Against this backdrop it makes perfect sense that introducing the L1 into my desktop system of high-resolution Vega DAC, Clones Audio energetic high-feedback op-amp monos and Anthony Gallo's super-timed quasi electrostatic Strada 2 would have quite an effect. Rather than Questsound's stoking of the fire to move things deeper into the existing gestalt, the L1 changed direction. Things settled down. As a sort of material heaviness, gravitas increased. Something relaxed. Tone colors didn't get glossier like polished crystal. They turned more matte. From it all I felt more inside the music. I was farther away from looking on it all as an observer who stares at massive detail like a glittering school of tiny blitzing fishes in a 50'000 gallon public tank. I was nearer to swimming with 'em. Hence fish food.


In headfi terms I get that drawn-in effect more from Audeze than HifiMan. Now even Fang Bian's HE-6—off the Vega's 4V output I sat around -20dB on the L1's display—expressed this calmer deeper gestalt. On Hector Zazou's In the house of Mirrors whose introspective flotation and minimalism live and die on harmonic modulation (there's nothing else going on), tone really was the thing. Whilst one can go to tubes for any number of reasons; and despite the L1 not suggesting tubes per se... on this quality of tonal splendor settled into tangible calmness even valve fancier would feel very much at home. Needless to say my Audeze LCD-2 and MrSpeakers™ Alpha Dog maximized this action to have me feel right at home. If the other guys were amp versions of my Gallos or older Triangle Lyr speakers, the L1 was a solid-wood Boenicke W5 or German Physiks HRS-120 omni.

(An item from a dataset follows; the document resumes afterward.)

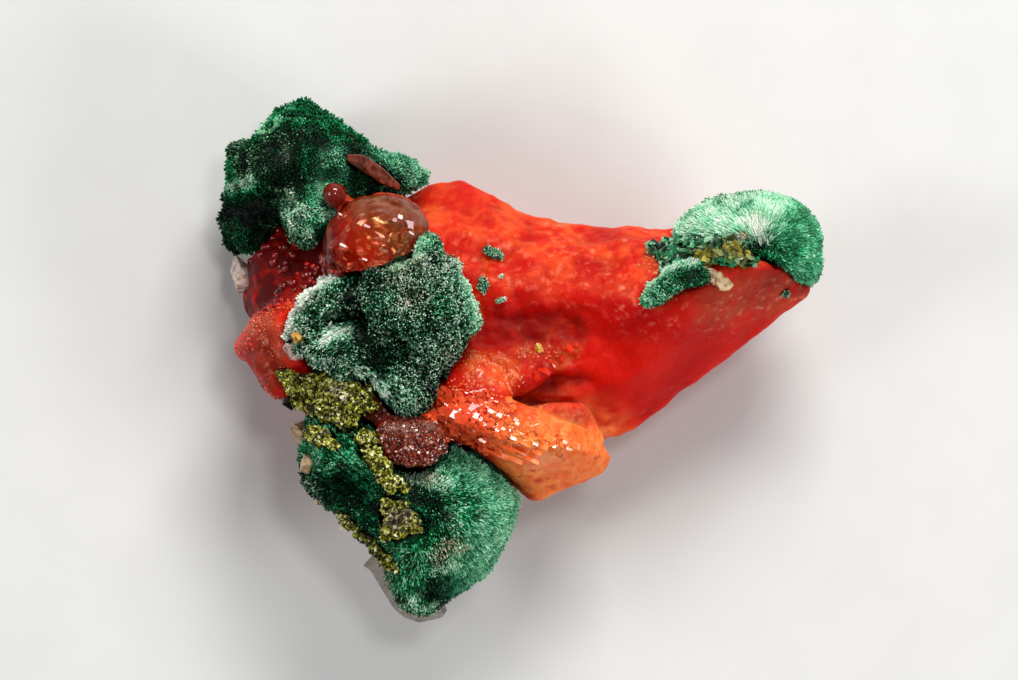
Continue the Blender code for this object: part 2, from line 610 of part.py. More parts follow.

If you know how omni speakers enhance timbre by involving room sound across the midband where normal speakers still radiate mostly direct, you've got a decent reference for the L1's type of tone. All of the above presented itself the moment I swapped hardware. So I wrote it up quick whilst contrast was high and before our amazing ability to adapt had blurred these lines.